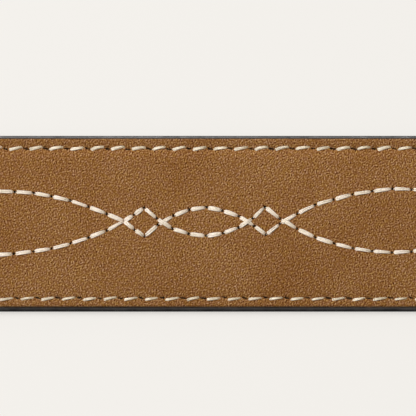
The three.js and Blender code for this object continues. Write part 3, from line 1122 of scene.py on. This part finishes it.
def crossThreads():
    found = []
    reach = strap["halfWidth"] - edgeRows["back"]["inset"] - crossRows["fromEdge"]
    count = round(2 * reach / crossRows["pitch"])
    stops = np.linspace(-reach, reach, count + 1)
    upper = path["u"] > foldFrom
    slant, gap, base = crossRows["slant"], crossRows["endGap"], faceTop - crossStitch["sunk"]
    for offset in crossRows["fromBar"]:
        u = np.interp(barX + offset, path["x"][upper], path["u"][upper])
        for low, high in zip(stops, stops[1:]):
            found.append(stitch((u - slant, low + gap), (u + slant, high - gap), crossStitch, base))
    threadPiece("turnThread", found, edgeThreadFinish)


# Points of a rounded rectangle with their outward directions. Corners at +u and at -u may differ in radius.
def roundedLoop(halfLong, halfShort, plusRadius, minusRadius, cornerSteps, sideSteps):
    corners = [(1, 1, plusRadius), (-1, 1, minusRadius), (-1, -1, minusRadius), (1, -1, plusRadius)]
    rows = []
    for quarter, (sideU, sideV, radius) in enumerate(corners):
        u, v = sideU * (halfLong - radius), sideV * (halfShort - radius)
        for angle in pi * (quarter / 2 + np.linspace(0, 0.5, cornerSteps + 1)):
            c, s = cos(angle), sin(angle)
            rows.append((u + radius * c, v + radius * s, c, s))
    filled = []
    for i, row in enumerate(rows):
        after = rows[(i + 1) % len(rows)]
        steps = sideSteps if (i + 1) % (cornerSteps + 1) == 0 else 1
        filled += [tuple(between(np.array(row), np.array(after), t / steps)) for t in range(steps)]
    return filled


keeper = {"corner": 2.6, "softCorner": 0.36, "edgeCorner": 0.25, "crown": 0.25, "cornerSteps": 9,
          "sideSteps": 14}


def keeperBand():
    low, high = nodeBox("keeper")
    halfWide, halfHigh = high[1], (high[2] - low[2]) / 2
    thick, wide = turn["keeperThick"], high[0] - low[0]
    soft, edge = keeper["softCorner"], keeper["edgeCorner"]
    # Across the band: x from its edge, and distance in from its outer side
    section = [(soft, 0), (wide * 0.25, 0), (wide * 0.5, 0), (wide * 0.75, 0), (wide - soft, 0),
               (wide - 0.1, 0.1), (wide, soft), (wide, thick - edge), (wide - edge, thick), (edge, thick),
               (0, thick - edge), (0, soft), (0.1, 0.1)]
    painted = {4, 5, 6, 7, 10, 11, 12}
    loop = roundedLoop(halfWide, halfHigh, keeper["corner"], keeper["corner"], keeper["cornerSteps"],
                       keeper["sideSteps"])
    rings, places, along, last = [], [], 0.0, loop[0]
    for y, z, outY, outZ in loop:
        flatTop = max(outZ, 0) ** 4 * (1 - (y / halfWide) ** 2)
        along += hypot(y - last[0], z - last[1])
        last = (y, z)
        for x, inward in section:
            out = keeper["crown"] * flatTop - inward
            rings.append((low[0] + x, y + outY * out, (low[2] + high[2]) / 2 + z + outZ * out))
            places.append((low[0] + x, along, 0))
    faces = loftFaces(len(loop), len(section), True)
    kinds = [int(i % len(section) in painted) for i in range(len(faces))]
    zeros = np.zeros(len(rings))
    piece = makePiece("keeperBand", rings, faces, [suede, edgePaintFilm],
                      {"pit": zeros, "cutEdge": zeros, "flatPlace": np.array(places) * mm,
                       "thinPaint": zeros + 1}, kinds, 60)
    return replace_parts(piece, "keeper")


buckle = {
    "barRadius": 2.0,
    "reach": 30.0,  # bar to the middle of the front rod
    "inside": 40.0,
    "frontCorner": 7.0,
    "barCorner": 2.5,
    "rodWide": 2.6,
    "rodHigh": 2.2,
    "lift": 0.05,
    "eyeWall": 1.5,
    "eyeWidth": 4.4,
    "rodSides": 28,
    "cornerSteps": 16,
    "sideSteps": 12,
}
prongRows = table("x z wide high", (1.5, 2.6, 2.1, 1.0), (-3.0, 3.6, 2.1, 1.2), (-10.0, 4.1, 2.0, 1.4),
                  (-22.0, 4.2, 1.8, 1.4), (-28.5, 3.8, 1.7, 1.3), (-31.8, 3.2, 1.4, 1.0))
prong = {"sides": 20, "rings": 34, "tipLength": 1.6, "tipDepth": 0.96}
eye = {"sides": 40, "profile": [(0.0, -0.45), (0.12, -0.14), (0.42, 0.0)]}  # in from its side, and in radius


def rodRing(centre, outward, wide, high, sides):
    sideways = np.outer(wide * np.cos(around(sides)), outward)
    return np.asarray(centre) + sideways + np.outer(high * np.sin(around(sides)), (0, 0, 1))


def plainObject(name, rings, closed):
    return newObject(name, newMesh(name, np.concatenate(rings), loftFaces(len(rings), len(rings[0]), closed)))


def evaluatedMesh(body):
    return bpy.data.meshes.new_from_object(body.evaluated_get(bpy.context.evaluated_depsgraph_get()))


def joinSolid(body, other):
    union = body.modifiers.new("join", "BOOLEAN")
    union.operation = "UNION"
    union.solver = "EXACT"
    union.object = other
    mesh = evaluatedMesh(body)
    body.modifiers.clear()
    body.data = mesh
    bpy.data.objects.remove(other)


def frameObject():
    halfAcross = buckle["inside"] / 2 + buckle["barRadius"]
    halfReach = buckle["reach"] / 2
    loop = roundedLoop(halfReach, halfAcross, buckle["barCorner"], buckle["frontCorner"],
                       buckle["cornerSteps"], buckle["sideSteps"])
    rings = []
    for u, v, outU, outV in loop:
        share = eased(np.clip((1 - u / halfReach) / 2, 0, 1))
        wide, high = (between(buckle["barRadius"], buckle[key], share) for key in ("rodWide", "rodHigh"))
        rings.append(rodRing((u - halfReach, v, 0), (outU, outV, 0), wide, high, buckle["rodSides"]))
    return plainObject("buckleBody", rings, True)


def prongObject():
    columns = {k: [row[k] for row in prongRows][::-1] for k in ("x", "z", "wide", "high")}
    rings = []
    for x in np.linspace(columns["x"][0], columns["x"][-1], prong["rings"])[::-1]:
        z, wide, high = (np.interp(x, columns["x"], columns[k]) for k in ("z", "wide", "high"))
        fromTip = min((x - columns["x"][0]) / prong["tipLength"], 1)
        ending = sqrt(1 - (1 - fromTip) ** 2 * prong["tipDepth"])
        rings.append(rodRing((x, 0, z), (0, 1, 0), wide * ending, high * ending, prong["sides"]))
    return plainObject("prong", rings, False)


def eyeObject():
    radius, wide = buckle["barRadius"] + buckle["eyeWall"], buckle["eyeWidth"] / 2
    stops = [(-wide + a, radius + r) for a, r in eye["profile"]]
    stops += [(-y, r) for y, r in reversed(stops)]
    rings = [rodRing((0, y, 0), (1, 0, 0), r, r, eye["sides"]) for y, r in stops]
    return plainObject("eye", rings, False)


# Frame, bar and prong as one solid, tilted so that the front rod rests on the floor.
def frameBuckle():
    body = frameObject()
    joinSolid(body, prongObject())
    joinSolid(body, eyeObject())
    tilt = asin((barHeight - buckle["rodHigh"] - buckle["lift"]) / buckle["reach"])
    place = Matrix.Translation((barX * mm, 0, barHeight * mm)) @ Matrix.Rotation(-tilt, 4, "Y")
    mesh = evaluatedMesh(body)
    mesh.transform(place)
    bpy.data.objects.remove(body)
    mesh.materials.clear()
    mesh.materials.append(nickel)
    mesh.name = "frameBuckle"
    piece = smoothPiece("frameBuckle", mesh, 38)
    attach(piece, "root")
    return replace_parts(piece, "buckle")


suedeFace()
blackBacking()
edgePaint()
patternThreads()
edgeThreads()
undersideThread()
crossThreads()
keeperBand()
frameBuckle()

studio = {
    "view": 90.06,  # width that the camera sees at the strap's face
    "lens": 300.0,
    "tilt": 6.5,  # degrees that it leans towards the strap's front edge
    "aim": (-39.82, 3.185, 3.5),
    "floor": (0.25, 0.2435, 0.2325, 1),
    "floorReach": 6.0,  # metres
    "floorGlow": 0.605,  # a table lit from below, which keeps the shadow weak
    "glowColour": (1.0, 0.972, 0.927, 1),
    "sky": 0.22,
    "skyColour": (1.0, 0.99, 0.975, 1),
    "lampDistance": 2.0,  # metres
}
# Size is in metres, left and back are degrees, and matt says whether the lamp lights more than reflections.
lamps = table("name power size left back matt",
              ("keyBox", 28.9, 0.7, 23.0, 6.0, True),
              ("rakeBox", 13.1, 0.85, 20.0, 17.0, True),
              ("backBox", 58.0, 1.0, 8.0, 55.0, False))


def paleFloor():
    material, tree, shader = newMaterial("paleFloor")
    seen = tree.nodes.new("ShaderNodeLightPath").outputs["Is Camera Ray"]
    setInputs(tree, shader, baseColor=studio["floor"], roughness=0.9, specularIORLevel=0.1,
              emissionColor=studio["glowColour"], emissionStrength=times(tree, seen, studio["floorGlow"]))
    mesh = bpy.data.meshes.new("floor")
    corners = np.array([(-1, -1, 0), (1, -1, 0), (1, 1, 0), (-1, 1, 0)]) * studio["floorReach"]
    mesh.from_pydata(corners.tolist(), [], [(0, 1, 2, 3)])
    mesh.materials.append(material)
    floor = newObject("floor", mesh)


def studioScene():
    scene = bpy.context.scene
    paleFloor()
    world = bpy.data.worlds.new("studioSky")
    scene.world = world
    world.use_nodes = True
    background = world.node_tree.nodes["Background"]
    setInputs(world.node_tree, background, color=studio["skyColour"], strength=studio["sky"])

    aim = Vector(studio["aim"]) * mm
    for row in lamps:
        light = bpy.data.lights.new(row["name"], "AREA")
        light.shape = "SQUARE"
        light.size = row["size"]
        light.energy = row["power"]
        left, back = radians(row["left"]), radians(row["back"])
        direction = Vector((-tan(left), tan(back), 1)).normalized()
        lamp = newObject(row["name"], light)
        lamp.location = aim + direction * studio["lampDistance"]
        lamp.rotation_euler = direction.to_track_quat("Z", "Y").to_euler()
        lamp.visible_diffuse = row["matt"]

    camera = bpy.data.cameras.new("camera")
    camera.lens = studio["lens"]
    camera.sensor_width = 36.0
    camera.clip_start = 0.01
    distance = studio["view"] * mm * camera.lens / camera.sensor_width
    tilt = radians(studio["tilt"])
    viewer = newObject("camera", camera)
    viewer.location = aim + Vector((0, -sin(tilt), cos(tilt))) * distance
    viewer.rotation_euler = (tilt, 0, 0)
    scene.camera = viewer
    scene.view_settings.view_transform = "Standard"


studioScene()
print("studio made")
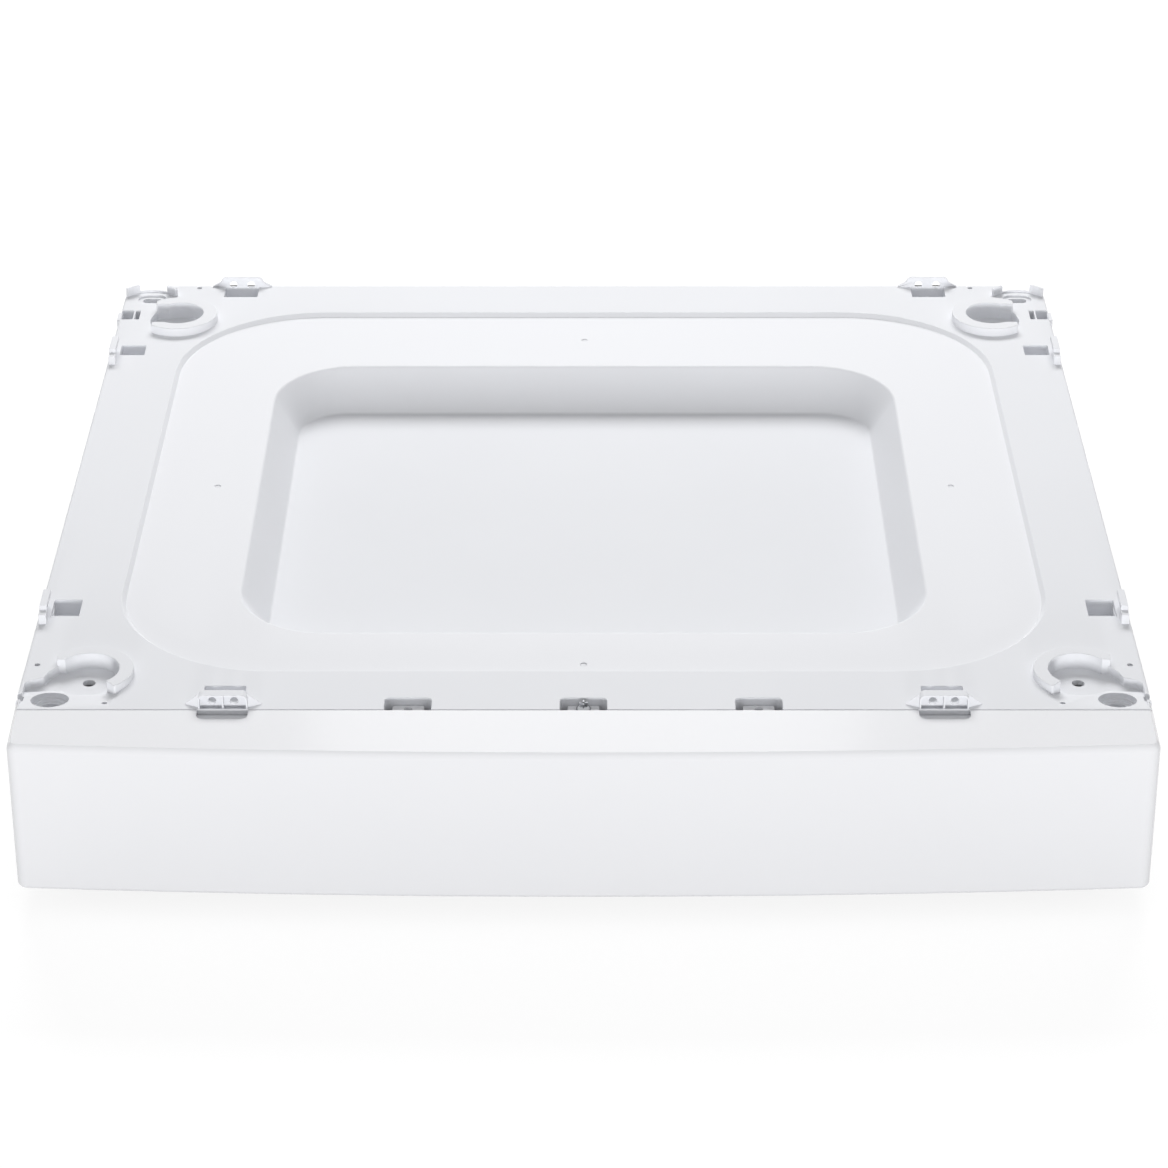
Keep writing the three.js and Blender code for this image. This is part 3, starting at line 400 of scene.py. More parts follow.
tray_screws = [(x, sum(beam) / 2) for x in (-150, 150) for beam in (BEAM_FRONT, BEAM_REAR)]
screw_bosses = [prism(circle(x, y, 4.5, 24), (UNDER, -2)) for x, y in tray_screws]
notch_middles = (-NOTCH["pitch"], 0.0, NOTCH["pitch"])
notch_half = NOTCH["width"] / 2
notch_walls = [
    block((x - notch_half - 2, x + notch_half + 2), (0, NOTCH["depth"] + 2), (UNDER - 0.7, -1))
    for x in notch_middles
]
join(tray, *undersides, *mirrored(ribs + window_walls + hanging), *screw_bosses, *notch_walls)

# The step and the pan: straight slopes with round toes and lips, the pan steeper at its sides.
step_curve = rounded([(7, STEP_FLOOR), (2.3, STEP_FLOOR), (0.0, 0.0), (-4, 0.0)], 0.8, False, 9)
pan_curve = rounded(
    [(30, PAN_FLOOR), (18.8, PAN_FLOOR), (-0.2, STEP_FLOOR), (-12, STEP_FLOOR)],
    [0, 2.6, 3, 0],
    False,
    7,
)
step_cut = bowl(STEP, [*step_curve[1:-1], (step_curve[-2][0] - 0.05, 1.5)])
pan_cut = bowl(PAN, [*pan_curve[1:-1], (pan_curve[-2][0] - 0.05, STEP_FLOOR + 1)])

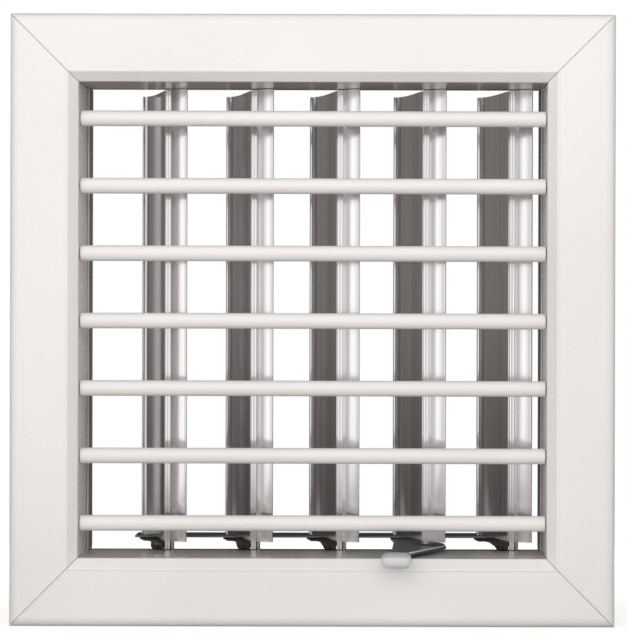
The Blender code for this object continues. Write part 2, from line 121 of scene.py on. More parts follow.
════════════════════
Objective » Pick out and copy the lines of the material that include the word "follow".

Answer to this task »
Keep writing the three.js and Blender code for this image. This is part 3, starting at line 400 of scene.py. More parts follow.
The Blender code for this object continues. Write part 2, from line 121 of scene.py on. More parts follow.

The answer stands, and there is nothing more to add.